In the same year, the visually stunning Pumzi hit international screens. A beautifully shot 20-minute short by director Wanuri Kahiu, it was shown at the 2010 Sundance Film festival as part of the New African Cinema programme. With its stylish take on a post-apocalyptic world of dream suppressants, water controls, the extinction of nature and a subterranean Nairobi culture, there’s much talk of Pumzi being extended into a full feature. Hopefully, that will happen, but regardless, Wanuri currently has her hands full with work, including writing the screenplay and directing a filmed version of the novel Who Fears Death, the latest literary offering from award-winning science fiction writer Nnedi Okorafor. Based in Chicago, Nnedi uses Nigeria as her source of creative inspiration when it comes to her plots and characters, which wholeheartedly embrace fantasy and ‘magic futurism’.

However, when it comes to defining African science fiction, this is a label that she doesn’t really go for.

“I’ve never really liked categories or definitions,” she says. “They tend to atrophy growth. Africa is a huge and diverse continent, so to speak of Africans as a whole can be problematic.”

That’s a fair statement, but for the sake of commentary, she does assert the fact that she feels the genre should centrally involve Africa, and should be written by Africans.
She’s definitely ticked all those boxes and more with her novels, the first of which, Zahrah The Windseeker, won the 2008 Wole Soyinka prize for literature. In this story, Nnedi’s super heroine occupies a highly technological world of flora computers, a greeny jungle and exotic creatures, all of which she negotiates as a ‘special’ child born with the superpowers of the ‘dada locks’ that distinguish her from her peers. It’s a delightfully innovative tale that skilfully weaves science fiction with African folklore and Nigerian culture.
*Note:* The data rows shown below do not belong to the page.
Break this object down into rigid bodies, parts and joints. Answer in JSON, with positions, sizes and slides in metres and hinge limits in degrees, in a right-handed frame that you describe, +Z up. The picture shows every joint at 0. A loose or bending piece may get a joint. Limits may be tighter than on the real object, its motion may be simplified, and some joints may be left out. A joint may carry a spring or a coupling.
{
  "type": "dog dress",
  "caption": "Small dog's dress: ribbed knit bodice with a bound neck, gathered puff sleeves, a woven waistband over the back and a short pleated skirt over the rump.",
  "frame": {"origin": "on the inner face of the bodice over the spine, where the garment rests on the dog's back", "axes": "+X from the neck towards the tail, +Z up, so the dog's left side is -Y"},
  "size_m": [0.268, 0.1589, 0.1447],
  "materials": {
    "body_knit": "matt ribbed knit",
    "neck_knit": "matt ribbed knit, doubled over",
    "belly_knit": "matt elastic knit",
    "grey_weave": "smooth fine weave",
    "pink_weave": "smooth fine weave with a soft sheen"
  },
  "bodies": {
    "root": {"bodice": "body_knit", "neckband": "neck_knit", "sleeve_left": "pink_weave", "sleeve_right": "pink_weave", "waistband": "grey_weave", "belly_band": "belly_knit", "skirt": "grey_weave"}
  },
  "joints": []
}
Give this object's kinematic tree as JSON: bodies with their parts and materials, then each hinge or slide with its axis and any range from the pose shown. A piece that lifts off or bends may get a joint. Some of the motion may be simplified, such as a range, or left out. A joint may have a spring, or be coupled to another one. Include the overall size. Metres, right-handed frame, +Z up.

A total advocate of Africa’s contribution to the sci-fi genre, Nnedi doesn’t hold with notions of disinterest in the technical art form from those within the continent.
“I think Africans love science fiction’, she says. ‘Look at the number of legitimate and bootleg versions of Hollywood films that are sold. There are plenty of African children who love animations like Ben 10 and Star Wars: The Clone Wars.”

Hers is not entirely a departure from Jonathan Dotse’s views on sci-fi audiences in Africa. Despite his point that Africans need to feel more engaged with the content of the fiction they’re presented with, he does acknowledge a devoted sci-fi following in Ghana. That’s positive, but he’s also aware that this doesn’t represent the wider population.

“Unfortunately, alarmingly high rates of illiteracy prevent the majority of Ghanaians from accessing any kind of literature, let alone science fiction,” he says. “However, the youth of this generation are increasingly exposed to science fiction through the mainstream visual media, and this trend will probably continue for some time.”

In the meantime, his novel is well awaited by his own eager audience, and there are more big things on the cards for Nnedi.

“I’ve written a screenplay called Wrapped in Magic,” she says. “It was filmed in Nigeria by director Tchidi Chikere last year, so of course, there was part 1 and part 2 – Nollywood style. It’s all very exciting.”